You got it wrong because it looks like you think that
$(-3)^{-3} = -27$,
and it's not. It should be
$(-3)^{-3} = -\frac{1}{27}$.

Also, the answer book does not say that! Don't you see the typos? It should be
$$-\frac{m^9 n^3}{27}$$

7. Aug 2, 2011

### eumyang

No, you should have gotten
$\frac{1}{9}a^8 b^4 = \frac{a^8 b^4}{9}$.
You're not applying the negative exponent to the coefficient correctly, it seems.

8. Aug 2, 2011

### Nelo

Cept i do realise that it is 1/-27, and yes it is a typo, but my question remains the same. Why is that mn on top and the 27 on bottom .

When i work it out I get this...

= 1 1
____ * ____
-27m^6 n^3

Then I dont get why the m and n are on top and 27 is on bottom. Unless the n cross multipleis up to the left and the m^6 only cross multiplies to the other side... But thats probably not it.

9. Aug 2, 2011

### Nelo

So.. you solved it like multiplication then did a recipriocol of the "9" for the final step..?

10. Aug 2, 2011

### gb7nash

[tex ]\frac{1}{-27m^6}*\frac{1}{n^3}[/tex ]

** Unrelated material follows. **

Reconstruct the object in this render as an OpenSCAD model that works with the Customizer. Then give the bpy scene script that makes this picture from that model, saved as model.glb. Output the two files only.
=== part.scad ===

(without the space in the tex tags) You will save yourself and anyone who's reading your work lots of time.

11. Aug 2, 2011

### Nelo

$$\frac{1}{-27m^6}*\frac{1}{n^3}$$

12. Aug 2, 2011

### eumyang

But if you "distribute" the -3 exponent outside the parentheses first, you would get
$\left(-3m^{-3}n^{-1}\right)^{-3} = (-3)^{-3}m^{9}n^{6}$
It's much easier to simplify from this, as opposed to using the reciprocal method to start.

13. Aug 2, 2011

### Nelo

Reopen my tinypic link, and look at 3k) . How do i solve that using your method? I simplified the top half then tried solving it and it failed.

I get to -10s^5 t^3
__________
4s^2 t^3

.

I get it this far. Now what am i supposed to do? ( I know im not using your tex thing.. I dont know how and i dont really have time at the moment)

Last edited: Aug 2, 2011
14. Aug 2, 2011

### Nelo

Ok, well whatever I guess. Just answer me this then. If there is an expression that include both negetive and positive exponents, I keep the positive exponents where they are and recipricol the negitive ones yes?

15. Aug 2, 2011

### eumyang

This is wrong. It's supposed to be:
$$\frac{-10s^{-5}t^3}{4s^2 t^{-3}}$$
Now you can either subtract the exponents, or "flip" the variables that contain the negative exponents across the bar and make the exponents positive, like this:
$$\frac{-10 t^3 t^3}{4s^2 s^5}$$
I'll leave you to do the rest.

And if you must know, I didn't reply right away because it's morning here and I have to get ready for the day. The rest of us aren't chained to our computers 24 hours a day, you know. Now I have to run. Good luck.